Because this has occurred Kevin has confronted me about trying to "do better" when we are all in the same place. He seems to expect me to engage in chit-chat or extend warmth to her -- a burying of the hatchet, if you will. When he said this, it took all of my composure to keep from just screaming, "Are you f---ing kidding me?" I don't think he appreciates the break I've cut everyone by not talking to her. I think my kids worry that, if I were ever to speak to her, the hurt and fury I've carried inside me all this time would be unleashed. I understand this: it takes a lot to get my Irish up but when you have, look out. But I also know that me "unleashed" would only cause me to look foolish -- and change nothing. Surely he and his sister know me well enough by now to understand that I won't risk my dignity by doing that to them or myself. And I never would try to turn a day that's about them or their children into something about me. That kind of manipulation isn't in me. They can trust me to remain quiet -- even if I'm silently reminding myself today that it's not nice to wish for lightning to strike people when you're in church! Sorry, son, I've borne a lot in this mess but I cannot give you what you want here. She can bury that hatchet right where.....well, you get my drift.

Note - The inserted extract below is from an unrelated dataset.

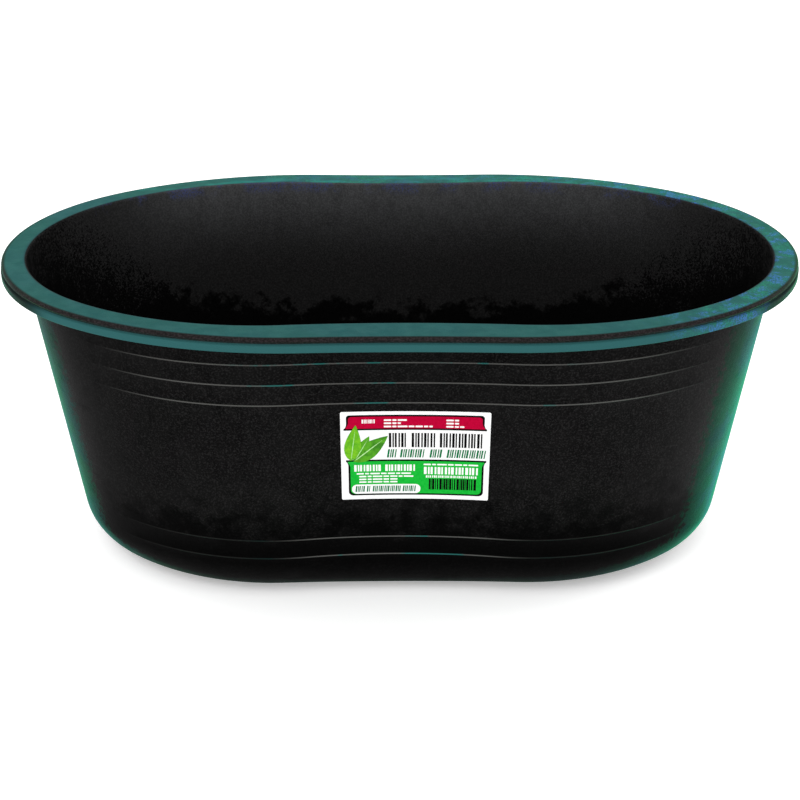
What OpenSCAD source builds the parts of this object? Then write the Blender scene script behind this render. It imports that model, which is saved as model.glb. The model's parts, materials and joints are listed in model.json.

By holding my head up and remaining silent, I'm honestly trying to do those I love the most gracious favor I can under very difficult circumstances. I know it's been years now but, when I'm around them, it's all right there slapping me in the face as if it happened yesterday. So this silence, this reserve is the best I can do in a situation I didn't create and which caused incredible pain to three people who didn't deserve it. I'll focus on the joy of this day, my gratitude for Elizabeth's health and healing, and the wonderful little family she energizes with her presence and laughter. I'll give my daughter what she needs. But I'm not a saint. I'm not God. I hope he understands the rest -- and forgives.